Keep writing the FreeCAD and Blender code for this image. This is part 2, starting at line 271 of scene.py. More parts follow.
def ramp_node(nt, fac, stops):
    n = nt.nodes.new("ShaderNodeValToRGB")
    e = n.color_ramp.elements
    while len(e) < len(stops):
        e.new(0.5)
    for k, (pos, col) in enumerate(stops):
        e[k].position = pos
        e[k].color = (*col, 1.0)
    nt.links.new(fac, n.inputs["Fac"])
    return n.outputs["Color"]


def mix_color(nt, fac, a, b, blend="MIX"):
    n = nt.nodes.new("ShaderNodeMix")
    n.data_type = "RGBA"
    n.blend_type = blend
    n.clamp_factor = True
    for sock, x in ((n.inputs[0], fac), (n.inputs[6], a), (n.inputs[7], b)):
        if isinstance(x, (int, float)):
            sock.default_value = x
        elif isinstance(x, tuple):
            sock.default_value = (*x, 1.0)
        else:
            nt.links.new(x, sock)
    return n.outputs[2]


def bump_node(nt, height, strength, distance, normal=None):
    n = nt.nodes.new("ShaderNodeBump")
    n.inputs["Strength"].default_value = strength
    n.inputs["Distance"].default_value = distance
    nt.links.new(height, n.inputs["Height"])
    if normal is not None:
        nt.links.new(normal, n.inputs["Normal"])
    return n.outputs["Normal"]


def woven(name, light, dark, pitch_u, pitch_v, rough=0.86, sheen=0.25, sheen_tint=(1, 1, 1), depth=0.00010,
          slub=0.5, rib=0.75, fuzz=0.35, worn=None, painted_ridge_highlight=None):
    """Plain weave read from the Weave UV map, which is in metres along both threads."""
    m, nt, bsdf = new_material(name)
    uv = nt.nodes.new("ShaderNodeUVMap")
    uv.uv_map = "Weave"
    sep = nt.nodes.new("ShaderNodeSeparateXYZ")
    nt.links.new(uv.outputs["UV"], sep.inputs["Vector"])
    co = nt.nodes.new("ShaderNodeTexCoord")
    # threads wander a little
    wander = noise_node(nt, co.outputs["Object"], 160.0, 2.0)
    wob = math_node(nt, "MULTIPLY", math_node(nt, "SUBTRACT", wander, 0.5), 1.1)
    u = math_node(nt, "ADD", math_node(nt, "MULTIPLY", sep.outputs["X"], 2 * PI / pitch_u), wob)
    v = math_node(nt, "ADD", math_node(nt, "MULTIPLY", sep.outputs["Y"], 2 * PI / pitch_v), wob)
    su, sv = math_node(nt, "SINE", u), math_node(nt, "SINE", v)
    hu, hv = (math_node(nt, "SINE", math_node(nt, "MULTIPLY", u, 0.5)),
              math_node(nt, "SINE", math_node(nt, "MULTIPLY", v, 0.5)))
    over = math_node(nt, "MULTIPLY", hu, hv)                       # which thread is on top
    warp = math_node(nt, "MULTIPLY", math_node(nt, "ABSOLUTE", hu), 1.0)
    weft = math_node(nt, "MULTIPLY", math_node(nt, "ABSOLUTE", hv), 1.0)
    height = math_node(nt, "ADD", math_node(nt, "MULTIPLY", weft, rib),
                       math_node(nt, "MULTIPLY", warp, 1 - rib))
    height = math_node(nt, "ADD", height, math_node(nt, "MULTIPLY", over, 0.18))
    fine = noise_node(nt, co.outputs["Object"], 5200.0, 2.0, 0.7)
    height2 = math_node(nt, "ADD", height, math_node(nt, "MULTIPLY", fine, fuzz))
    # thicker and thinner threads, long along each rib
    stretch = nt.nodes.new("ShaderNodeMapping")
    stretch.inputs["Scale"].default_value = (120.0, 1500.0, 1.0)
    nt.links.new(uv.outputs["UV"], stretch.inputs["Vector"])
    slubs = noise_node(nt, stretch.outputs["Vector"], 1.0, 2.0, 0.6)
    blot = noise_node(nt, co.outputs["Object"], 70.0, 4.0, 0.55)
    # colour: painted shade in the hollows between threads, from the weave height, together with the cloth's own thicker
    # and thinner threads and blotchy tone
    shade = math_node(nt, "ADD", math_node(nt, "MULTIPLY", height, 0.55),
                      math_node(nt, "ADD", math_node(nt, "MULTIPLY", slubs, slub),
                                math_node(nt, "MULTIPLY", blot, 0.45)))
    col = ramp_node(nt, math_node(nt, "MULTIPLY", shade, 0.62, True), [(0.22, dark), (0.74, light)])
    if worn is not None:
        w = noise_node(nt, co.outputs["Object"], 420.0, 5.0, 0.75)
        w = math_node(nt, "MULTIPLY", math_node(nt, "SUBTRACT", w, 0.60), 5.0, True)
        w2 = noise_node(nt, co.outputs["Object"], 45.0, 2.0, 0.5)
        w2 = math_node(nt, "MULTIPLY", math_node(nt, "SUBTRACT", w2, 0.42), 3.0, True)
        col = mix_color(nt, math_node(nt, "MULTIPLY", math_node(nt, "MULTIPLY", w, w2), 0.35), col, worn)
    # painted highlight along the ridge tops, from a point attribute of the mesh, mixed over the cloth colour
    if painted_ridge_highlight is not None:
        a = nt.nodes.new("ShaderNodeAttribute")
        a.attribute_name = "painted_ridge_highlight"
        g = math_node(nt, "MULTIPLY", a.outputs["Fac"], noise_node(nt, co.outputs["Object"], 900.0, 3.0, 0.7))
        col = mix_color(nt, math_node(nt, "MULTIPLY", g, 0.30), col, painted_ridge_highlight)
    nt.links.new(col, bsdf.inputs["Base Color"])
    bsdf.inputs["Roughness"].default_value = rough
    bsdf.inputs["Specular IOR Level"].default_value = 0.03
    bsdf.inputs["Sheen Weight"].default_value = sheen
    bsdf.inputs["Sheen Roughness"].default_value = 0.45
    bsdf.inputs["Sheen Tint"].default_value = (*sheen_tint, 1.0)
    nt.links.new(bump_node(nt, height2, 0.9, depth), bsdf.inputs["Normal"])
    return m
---
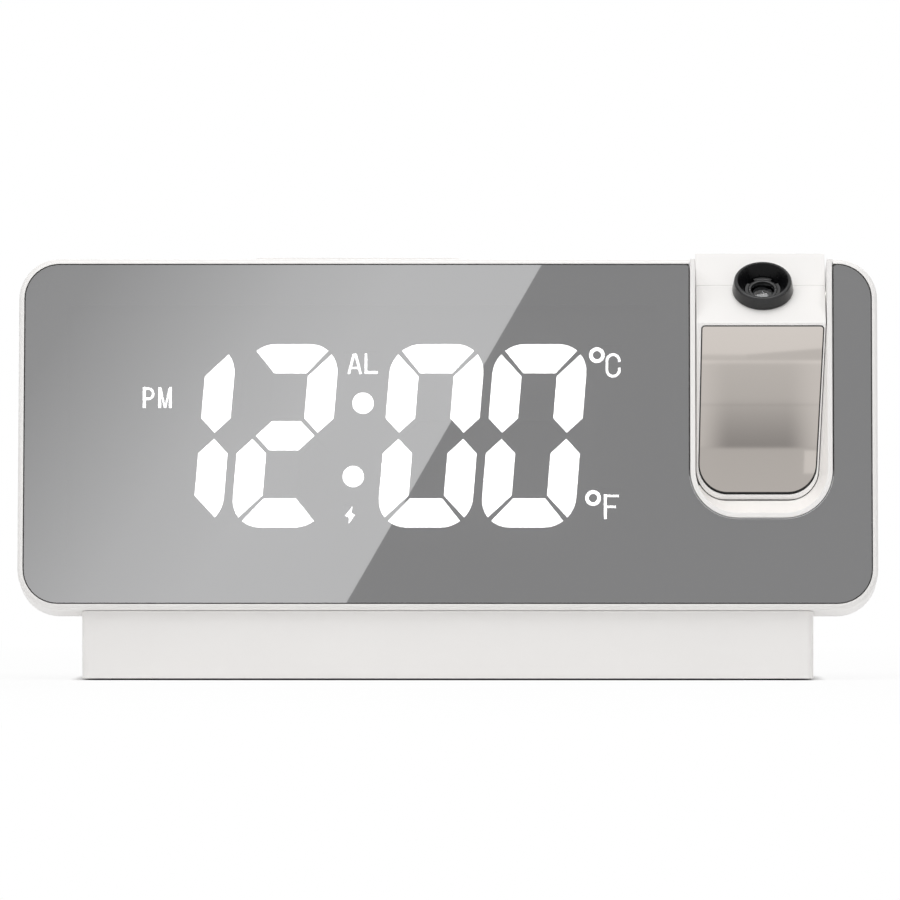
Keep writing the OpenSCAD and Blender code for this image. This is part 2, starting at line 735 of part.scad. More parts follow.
* * *
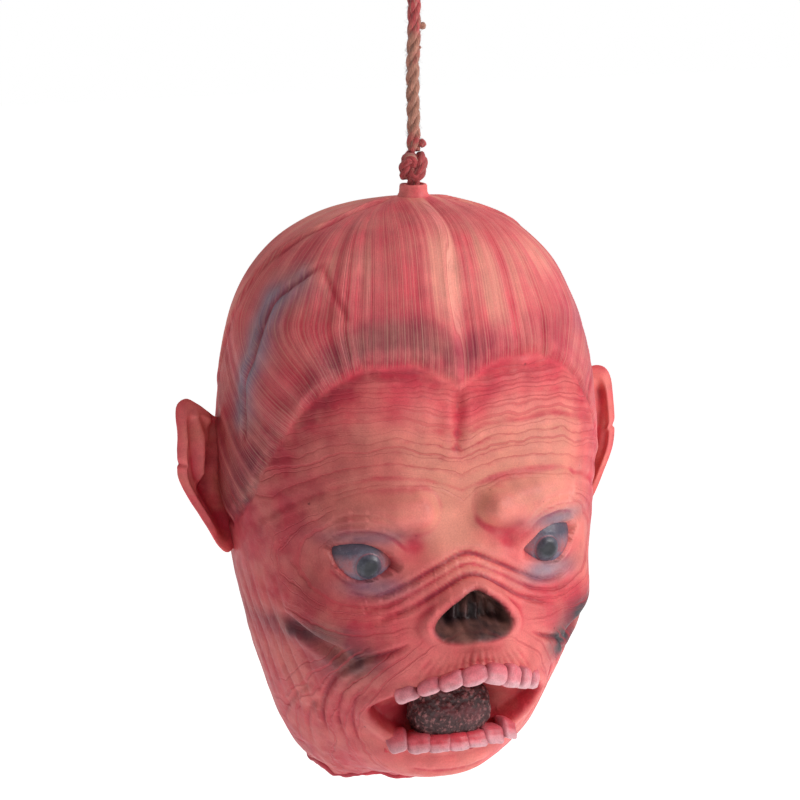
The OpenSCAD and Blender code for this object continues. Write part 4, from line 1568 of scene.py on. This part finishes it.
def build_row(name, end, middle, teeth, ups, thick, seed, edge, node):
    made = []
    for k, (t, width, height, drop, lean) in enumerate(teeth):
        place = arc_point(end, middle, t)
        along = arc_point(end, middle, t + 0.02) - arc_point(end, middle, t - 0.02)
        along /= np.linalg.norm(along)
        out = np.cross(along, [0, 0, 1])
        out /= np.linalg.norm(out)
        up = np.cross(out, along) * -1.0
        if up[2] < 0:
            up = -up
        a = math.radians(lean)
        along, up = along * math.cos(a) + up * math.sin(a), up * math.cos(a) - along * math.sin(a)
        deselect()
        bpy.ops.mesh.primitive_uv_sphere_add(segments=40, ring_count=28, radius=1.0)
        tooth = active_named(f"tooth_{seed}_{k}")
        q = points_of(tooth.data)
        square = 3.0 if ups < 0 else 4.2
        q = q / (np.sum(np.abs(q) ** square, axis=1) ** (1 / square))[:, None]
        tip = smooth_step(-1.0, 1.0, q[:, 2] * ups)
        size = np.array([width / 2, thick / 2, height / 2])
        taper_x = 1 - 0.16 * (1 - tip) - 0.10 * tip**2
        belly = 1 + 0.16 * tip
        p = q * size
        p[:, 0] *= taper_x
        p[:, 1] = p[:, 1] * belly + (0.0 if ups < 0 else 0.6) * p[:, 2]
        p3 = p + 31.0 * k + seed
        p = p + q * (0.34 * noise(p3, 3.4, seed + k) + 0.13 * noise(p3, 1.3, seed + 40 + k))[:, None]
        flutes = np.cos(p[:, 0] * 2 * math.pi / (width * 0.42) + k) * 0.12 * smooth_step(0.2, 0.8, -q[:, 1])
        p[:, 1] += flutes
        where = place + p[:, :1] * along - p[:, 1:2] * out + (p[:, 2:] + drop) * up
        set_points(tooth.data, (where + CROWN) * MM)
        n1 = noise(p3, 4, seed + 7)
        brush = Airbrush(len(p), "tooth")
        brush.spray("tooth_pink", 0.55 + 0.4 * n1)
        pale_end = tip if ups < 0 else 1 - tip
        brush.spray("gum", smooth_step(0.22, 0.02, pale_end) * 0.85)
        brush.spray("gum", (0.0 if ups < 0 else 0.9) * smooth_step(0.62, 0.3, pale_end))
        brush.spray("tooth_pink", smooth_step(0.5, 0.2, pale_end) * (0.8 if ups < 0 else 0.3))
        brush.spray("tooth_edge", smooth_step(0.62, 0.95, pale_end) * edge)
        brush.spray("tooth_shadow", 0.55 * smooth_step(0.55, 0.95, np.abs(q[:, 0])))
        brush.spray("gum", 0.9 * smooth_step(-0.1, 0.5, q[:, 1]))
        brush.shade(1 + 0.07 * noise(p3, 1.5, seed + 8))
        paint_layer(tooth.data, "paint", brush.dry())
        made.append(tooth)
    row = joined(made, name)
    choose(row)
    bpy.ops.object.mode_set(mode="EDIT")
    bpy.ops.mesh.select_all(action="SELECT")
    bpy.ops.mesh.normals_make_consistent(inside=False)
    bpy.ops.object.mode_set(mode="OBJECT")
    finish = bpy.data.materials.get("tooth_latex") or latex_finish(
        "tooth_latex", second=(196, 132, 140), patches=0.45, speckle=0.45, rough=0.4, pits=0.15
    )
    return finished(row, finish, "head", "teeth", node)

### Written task
Extract each line holding the string "starting".

### Answer for the task
Keep writing the FreeCAD and Blender code for this image. This is part 2, starting at line 271 of scene.py. More parts follow.
Keep writing the OpenSCAD and Blender code for this image. This is part 2, starting at line 735 of part.scad. More parts follow.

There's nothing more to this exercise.